China’s engagement also means flow-back of valuable innovation and capital from China. Aside from being critical to helping the US and the world address climate change by being a test bed for innovative low-carbon technologies, China’s engagement also brings direct economic benefits to the US. First, the knowledge acquired by US-based companies developing first-of-kind projects in China will flow back to the US, reducing costs for clean technology deployment here and elsewhere, creating “reverse innovation.” Second, as a result of this cooperation, capital from Chinese companies is already flowing into US clean energy projects and manufacturing. The Wanxiang Corporation last year opened up a solar panel manufacturing plant in the US; China-based ENN is investing in Duke Energy solar projects in the US; and several Chinese companies are looking to gain valuable CCS experience by exploring joint ventures to do enhanced oil recovery-based projects in the Gulf States region. Third, Chinese companies are themselves developing innovative technology that can potentially be licensed to the US; emerging Chinese innovations in coal gasification and gas-cooled nuclear reactors are especially notable.

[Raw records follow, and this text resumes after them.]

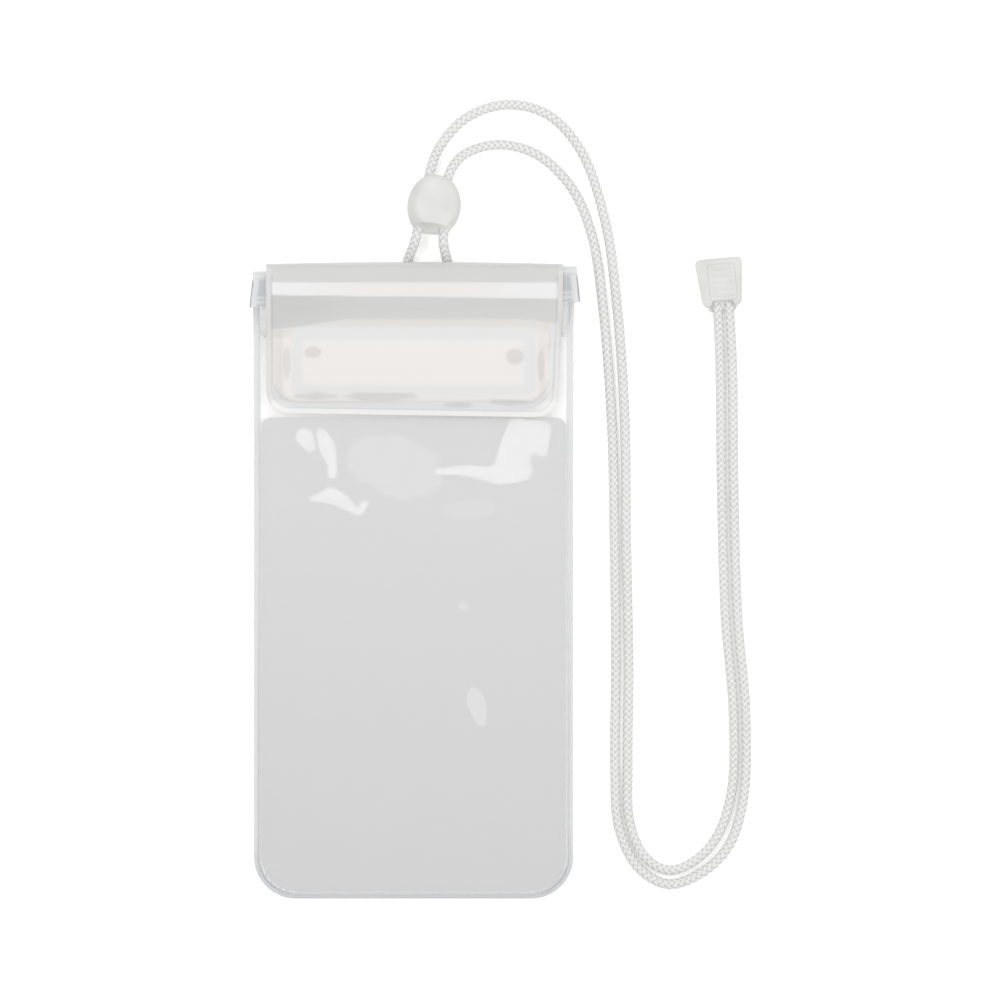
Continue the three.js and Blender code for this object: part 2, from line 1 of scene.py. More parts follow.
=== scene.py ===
# A waterproof phone pouch with its doubled neck cord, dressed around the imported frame.
# Sizes in the dictionaries are millimetres, and become metres as each mesh is made.
import json
import bpy
import mathutils
import numpy as np
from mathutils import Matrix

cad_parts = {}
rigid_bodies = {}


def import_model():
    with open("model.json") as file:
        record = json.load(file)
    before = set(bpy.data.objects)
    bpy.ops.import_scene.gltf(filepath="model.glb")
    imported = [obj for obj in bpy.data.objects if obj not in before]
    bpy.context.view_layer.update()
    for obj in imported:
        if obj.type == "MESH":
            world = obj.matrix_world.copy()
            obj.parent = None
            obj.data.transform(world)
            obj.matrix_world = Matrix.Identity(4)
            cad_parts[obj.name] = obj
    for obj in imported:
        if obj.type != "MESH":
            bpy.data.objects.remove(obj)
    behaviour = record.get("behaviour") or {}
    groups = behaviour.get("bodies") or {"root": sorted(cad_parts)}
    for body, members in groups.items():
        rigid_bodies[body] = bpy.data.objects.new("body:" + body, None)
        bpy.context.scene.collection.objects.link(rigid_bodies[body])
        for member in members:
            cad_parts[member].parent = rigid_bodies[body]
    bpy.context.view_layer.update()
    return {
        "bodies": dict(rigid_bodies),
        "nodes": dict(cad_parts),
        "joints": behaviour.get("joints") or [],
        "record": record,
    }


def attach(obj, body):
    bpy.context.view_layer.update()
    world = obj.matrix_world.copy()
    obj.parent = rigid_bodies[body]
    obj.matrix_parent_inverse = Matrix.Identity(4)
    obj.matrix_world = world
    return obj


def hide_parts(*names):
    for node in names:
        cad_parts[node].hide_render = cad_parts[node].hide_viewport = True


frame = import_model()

mm = 0.001
scene = bpy.context.scene
scene.view_settings.view_transform = "Standard"
scene.cycles.transparent_max_bounces = 40    # the flap lies over five films and two strips
scene.cycles.diffuse_bounces = 6             # light is passed on between the stacked films


# Camera: straight down over the middle of the photograph's frame

view = {"distance": 4000, "centre": (29.75, 27.72), "frameWidth": 344.3, "sensor": 36}


def addCamera():
    data = bpy.data.cameras.new("camera")
    data.sensor_width = view["sensor"]
    data.lens = view["sensor"] * view["distance"] / view["frameWidth"]
    camera = bpy.data.objects.new("camera", data)
    camera.location = (view["centre"][0] * mm, view["centre"][1] * mm, view["distance"] * mm)
    scene.collection.objects.link(camera)
    scene.camera = camera


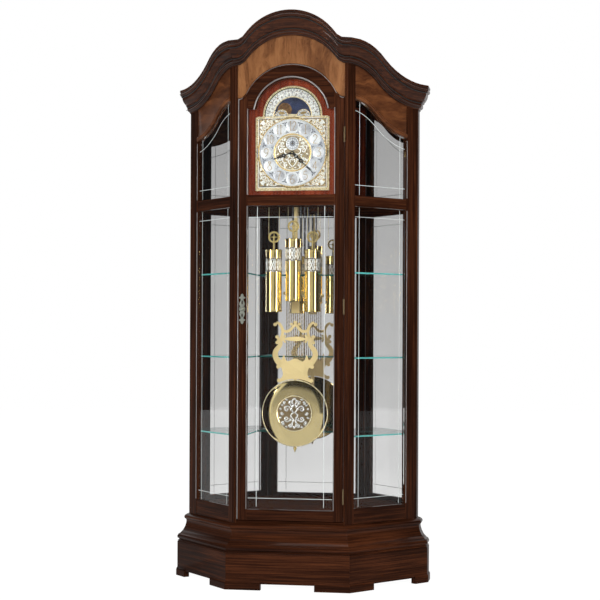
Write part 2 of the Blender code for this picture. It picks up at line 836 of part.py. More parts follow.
def side_frieze_section(distance):
    """The frieze board at one place: its curved lower lip and its top behind the cornice."""
    low = side_line(distance) - SIDE_FRIEZE_HEIGHT
    high = side_line(distance) + BACKING_RISE
    return [
        (-FRAME_THICKNESS, low),
        (LIP_PROJECTION * 0.6, low),
        (LIP_PROJECTION, low + LIP_HEIGHT * 0.25),
        (LIP_PROJECTION, low + LIP_HEIGHT * 0.75),
        (LIP_PROJECTION * 0.4, low + LIP_HEIGHT),
        (-RAIL_SETBACK, low + LIP_HEIGHT),
        (-RAIL_SETBACK, high),
        (-FRAME_THICKNESS, high),
    ]


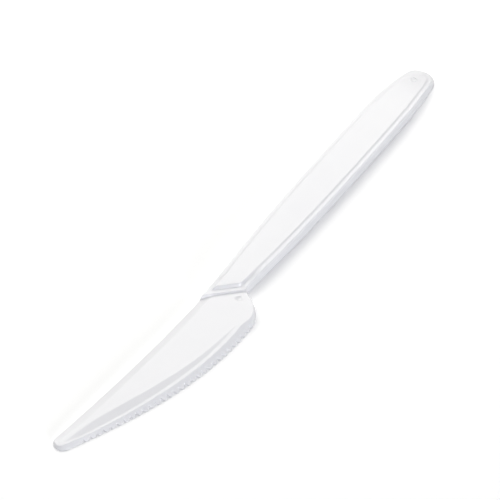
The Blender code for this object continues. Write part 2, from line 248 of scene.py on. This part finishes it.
def edge_corners(x, hit_x):
    """Corners on the cutting side, from the inside out. The bevel runs out where the heel turns."""
    face = blade_face(x)
    part = min(max((BELLY_X - hit_x) / (BELLY_X - NOSE_RADIUS), 0.0), 1.0)
    dip = FACE_DIP * part ** DIP_GROWTH * (1 - part ** DIP_END)
    dip_run = dip / math.tan(DIP_ANGLE * (1 - DIP_FLATTENING * part ** 2))
    flat = face - dip
    run_out = 1 - (1 - BEVEL_LEFT) * smooth(BELLY_X, NECK_X, hit_x)
    bevel = (flat - EDGE_LAND) / math.tan(EDGE_ANGLE) * run_out
    land = flat - bevel * math.tan(EDGE_ANGLE)
    wall = HEEL_DRAFT * (1 - run_out)
    inner = wall + bevel + LEDGE_WIDTH_BLADE * (1 - LEDGE_TAPER * part)
    return [
        (inner + FLAT_REST + dip_run, face, 0.0),
        (inner + dip_run, face, SHOULDER_ROUND),
        (inner, flat, LINE_ROUND),
        (wall + bevel, flat, LINE_ROUND),
        (wall, land, RIM_ROUND),
        (0.0, 0.0, RIM_ROUND),
    ]


def handle_corners(x):
    """Corners of the handle's section, from the inside out."""
    top = panel_end(x)
    rise = smooth(BAND_END, BAND_END + LEDGE_FALL, x)
    ledge = min(BAND_HEIGHT + (HANDLE_HEIGHT - PANEL_STEP - BAND_HEIGHT) * rise, top)
    flare = max((x - KNIFE_LENGTH) / BUTT_FLARE_LENGTH + 1.0, 0.0)
    lean = SIDE_DRAFT + BUTT_DRAFT * flare ** 2
    panel = lean + LEDGE_WIDTH
    return [
        (panel + PANEL_STEP_RUN + FLAT_REST, top, 0.0),
        (panel + PANEL_STEP_RUN, top, LINE_ROUND),
        (panel, ledge, LINE_ROUND),
        (lean + SHOULDER, ledge, LINE_ROUND),
        (lean, ledge - SHOULDER_DROP, SHOULDER_ROUND),
        (0.0, 0.0, FOOT_ROUND),
    ]


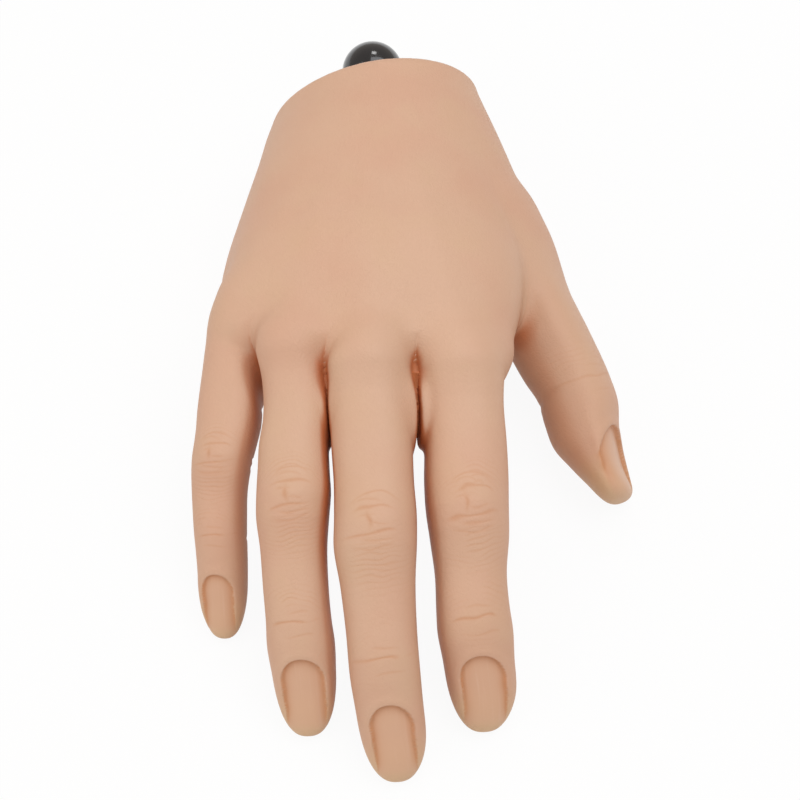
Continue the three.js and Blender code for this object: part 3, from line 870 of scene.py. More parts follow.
END_JOINT = JointLook(8.0, 0.16, 0.0, (0.3, 4.0, 2.0), (0.0,), END_CREASES)


class Wander:
    """Smooth unevenness in space, the same on every run."""

    def __init__(self, seed: int, size: float, waves: int = 14) -> None:
        """Draws the waves.

        Args:
            seed: which unevenness.
            size: its typical breadth in millimetres.
            waves: how many waves are added up.
        """
        rng = np.random.default_rng(seed)
        ways = unit(rng.normal(size=(waves, 3)))
        self.ways = ways * rng.uniform(0.6, 1.6, (waves, 1)) * 3.0 / size
        self.phases = rng.uniform(0, 2 * math.pi, waves)

    def read(self, points: Array) -> Array:
        """The unevenness at points, mostly between -1 and 1."""
        waves = np.sin(points @ self.ways.T + self.phases)
        return waves.sum(1) / math.sqrt(len(self.phases) / 1.4)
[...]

The significance of the low-end manufacturing race may be overstated. Recent events, including the recent trade petition submitted by seven US-based solar manufacturing companies (including SolarWorld, a German-owned company), have suggested China is unfairly subsidizing its solar panel companies. Of course the WTO should rectify any trade rule violations. IP theft must also be addressed. But it’s not clear how much retaining the low-end part of the clean energy supply chain matters in the end to US employment (although it may matter to company stockholders), or to building innovative clean-energy companies in the US that demand higher-end talent. First, much of low-end component manufacture in commodity items like solar cells and smaller turbine blades is moving to automation in any case, both in the US and China. Second, large-component manufacture such as increasingly supersized wind towers and turbines is likely to remain in the US, due to shipping costs. Finally, while much innovation undoubtedly stems from manufacturing experience, US companies manufacturing through joint ventures in China can still internalize that incremental learning.

Arguably, the US should focus on what it does best – high-end design, systems integration and advanced manufacturing – and not declare defeat if we lose the commodity end of the supply chain offshore, which is, in many cases, probably a losing battle anyway. We may have lost flat panel television and iPhone manufacture to China and South Korea, but does anyone seriously talk about trying to recapture it, or suggest that this development impedes US innovation in IT or electronics?

None of this means we should be complacent. American companies should accelerate, not slow, their partnerships with Chinese companies to demonstrate and commercialize technology. Government should continue to insist that China and its companies play by international trade rules and abide by IP protection agreements and rules. Finally, and most importantly, the US should play to its strengths at the higher end of the supply chain. That means adopting policies that accelerate the pace of energy innovation on our own shores through research, demonstration, and commercial scale-up of advanced energy systems – specific initiatives that we have detailed elsewhere: .

https://www.catf.us/resources/publications/view/102 and https://www.catf.us/resources/publications/view/101

Globalization is here to stay in clean energy, as in every other sector. Let’s be smart and play it to the advantage of the atmosphere and the US economy, rather than trying to run futile, distracting mercantile “races” that we are unlikely to “win.”